Que de choses n’aurions-nous pas à dire au sujet d’un tel roi ? Pourquoi donc, lorsque nous nous trouvons dans la société des enfants de notre Père, passons-nous si souvent nos moments à parler de sujets que nous ne regardons que comme des vanités ? Cela ne vient-il pas de ce que de l’abondance du cœur la bouche parle ? Hélas ! combien j’ai sujet de m’accuser moi-même à cet égard ! Rien ne me fait autant sentir que je dois vivre sous la dépendance du Seigneur. Combien fréquemment je recherche le moi au lieu de Jésus, et je ne le prouve que trop par mon silence devant ceux qui n’aiment pas la piété ! Combien de fois j’ai eu honte de Lui ; que de fois je me suis irritée lorsqu’on me résistait ; comme je suis encore légère, et combien peu je sens ce que je dis ! Oh ! que vous seriez étonnés si vous me connaissiez ! Tout l’amour des anges et des saints réunis ne pourrait me supporter… « Lui seul peut se taire à cause de son amour ». Assurément, Il n’est pas bien exigeant, puisqu’Il ne nous demande que de l’amour. Et combien il y a de grâce dans cette demande ! Ce n’est pas un ami inconnu qu’Il nous invite à aimer, c’est Celui dont Il nous a, de Son propre pinceau, dessiné les traits. Deux questions se présentent naturellement à notre pensée, lorsque nous sommes invités à aimer une personne : 1° quelle est cette personne ? 2° quelles sont ses dispositions envers nous ? Écoutons les réponses que Dieu Lui-même nous a données.

Quelle est cette personne que nous sommes invités à aimer ?

« Il est le premier entre dix mille » ; « Il est plus beau qu’aucun des fils des hommes » ; « tout en lui est aimable » ; « Il est tel que le pommier entre les arbres d’une forêt » ; Il est, non seulement « le premier-né d’entre les créatures », mais encore « l’image du Dieu invisible » ; « la splendeur de sa gloire, l’empreinte de sa personne », Dieu Lui-même qui a créé et qui soutient toutes choses dans les cieux et sur la terre. Écoutons ce que dit Pierre lorsqu’il fut témoin de Sa majesté ; écoutons ce que dit Jean quand il Le vit au milieu des sept chandeliers d’or. Au nom de Jésus, tout genou se ploie et toute langue confessera qu’Il est le Seigneur, car Il est saint, innocent, sans tache, séparé des pécheurs. — C’est là ce qu’est notre roi. Mais quelles sont Ses dispositions envers nous ?

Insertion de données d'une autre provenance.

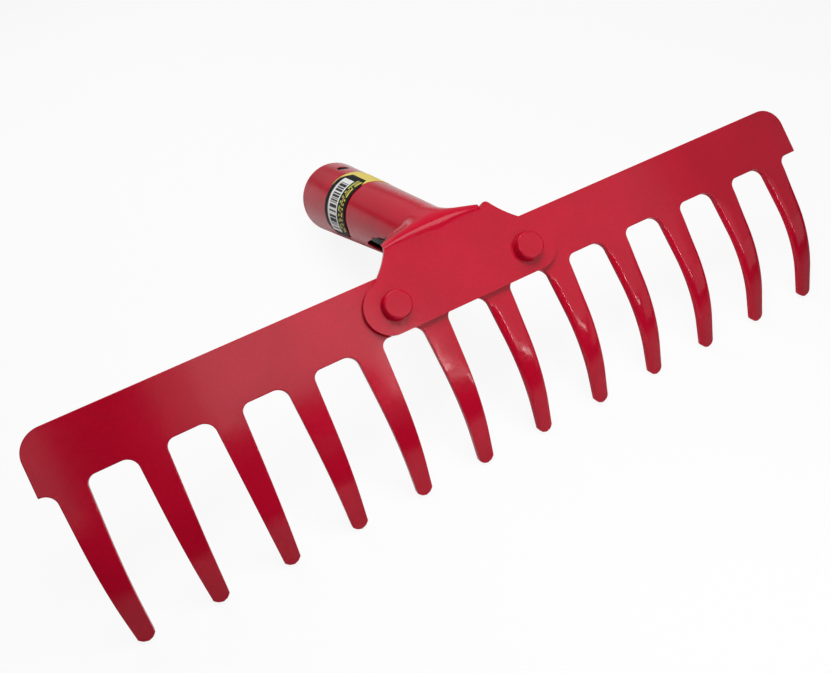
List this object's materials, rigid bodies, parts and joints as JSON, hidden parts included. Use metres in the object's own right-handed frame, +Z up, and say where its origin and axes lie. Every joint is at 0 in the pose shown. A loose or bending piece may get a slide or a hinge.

« Il est plein de grâce et de vérité ». Il répand sans cesse de Sa plénitude grâce pour grâce. Ses paroles sont puissantes par l’amour pour nous surmonter ; elles sont plus tranchantes qu’aucune épée à deux tranchants ; quoiqu’elles soient comme le bruit des grosses eaux, elles sont cependant « plus douces que le miel », et, comme les lis, elles laissent échapper de doux parfums. « Jamais homme ne parla comme cet homme », affirmèrent même ses ennemis, car tous « s’étonnaient des paroles pleines de grâce qui sortaient de sa bouche ».

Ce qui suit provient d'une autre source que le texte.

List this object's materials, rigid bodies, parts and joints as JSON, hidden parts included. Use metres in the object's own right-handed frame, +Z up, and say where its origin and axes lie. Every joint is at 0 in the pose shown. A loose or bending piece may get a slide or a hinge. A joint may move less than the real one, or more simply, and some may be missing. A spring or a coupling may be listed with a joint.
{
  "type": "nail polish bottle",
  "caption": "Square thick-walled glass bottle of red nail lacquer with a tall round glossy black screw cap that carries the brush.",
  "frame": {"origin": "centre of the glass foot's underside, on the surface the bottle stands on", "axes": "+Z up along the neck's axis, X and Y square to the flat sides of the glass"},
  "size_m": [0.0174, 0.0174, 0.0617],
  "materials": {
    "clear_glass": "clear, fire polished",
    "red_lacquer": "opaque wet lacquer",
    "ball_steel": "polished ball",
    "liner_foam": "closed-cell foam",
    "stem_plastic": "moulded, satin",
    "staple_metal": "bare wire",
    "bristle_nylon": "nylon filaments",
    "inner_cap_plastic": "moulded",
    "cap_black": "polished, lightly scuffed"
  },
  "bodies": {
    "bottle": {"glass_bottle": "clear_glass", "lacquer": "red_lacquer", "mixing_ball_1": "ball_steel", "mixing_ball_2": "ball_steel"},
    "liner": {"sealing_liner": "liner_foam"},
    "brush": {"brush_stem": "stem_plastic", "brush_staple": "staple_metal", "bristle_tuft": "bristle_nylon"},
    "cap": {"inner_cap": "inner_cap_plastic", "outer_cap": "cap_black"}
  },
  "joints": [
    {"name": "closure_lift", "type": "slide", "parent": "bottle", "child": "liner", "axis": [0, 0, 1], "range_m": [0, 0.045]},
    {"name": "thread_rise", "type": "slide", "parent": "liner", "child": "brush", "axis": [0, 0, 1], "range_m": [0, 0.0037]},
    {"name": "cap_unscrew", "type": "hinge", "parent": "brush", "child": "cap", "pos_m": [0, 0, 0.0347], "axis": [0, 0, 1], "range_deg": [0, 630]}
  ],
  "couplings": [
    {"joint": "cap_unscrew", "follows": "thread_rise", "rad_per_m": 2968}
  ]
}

C’est là votre bien-aimé et votre ami aussi bien que votre roi ; la grâce est répandue sur Ses lèvres, afin qu’Il puisse assaisonner la Parole à celui qui est accablé de maux. Et toutes nos douleurs ne sont-elles pas des bénédictions, puisque chacune d’elles fait venir une parole de grâce de Lui jusqu’à nous ? Nous sommes si heureux d’entendre notre bien-aimé, notre roi, et de Lui répondre : Mon Jésus, règne ! de pouvoir en toute confiance nous jeter dans Ses bras en lui disant : « Sois mon garant » ; d’être un même esprit avec Celui que Dieu a béni éternellement ; de savoir que notre salut et Sa gloire sont liés dans le même faisceau, et qu’Il a passé par toutes les classes de l’école que nous devons suivre dans le désert ! Êtes-vous contente de ce roi ? car Il est votre roi à jamais ; oh ! puisse notre confiance en Lui répondre à cette question ! Êtes-vous heureuse de Le posséder et de laisser toutes les autres choses pour ne vous attacher qu’à Lui ? Car ce bien-aimé est à vous, et vous êtes à Lui. Oh ! que par notre dévouement, nos affections, notre vie et nos paroles, nous répondions : « Seigneur, tu connais toutes choses, tu sais que je t’aime », et que jamais nous n’agissions comme si nous avions honte de notre choix !

J’ai beaucoup souffert de mes yeux pendant la dernière quinzaine ; une tache a paru sur le bon œil, mais j’espère qu’elle s’en ira et que je ne serai pas entièrement aveugle. Dans tous les cas j’ai une lumière qui brille dans les ténèbres, dont rien ne peut me priver ; à sa clarté je verrai clair et même je verrai Celui qui est invisible.

Croyez-moi, ma bien chère amie, et à présent et pour toujours, votre tendrement affectionnée sœur dans le lien éternel.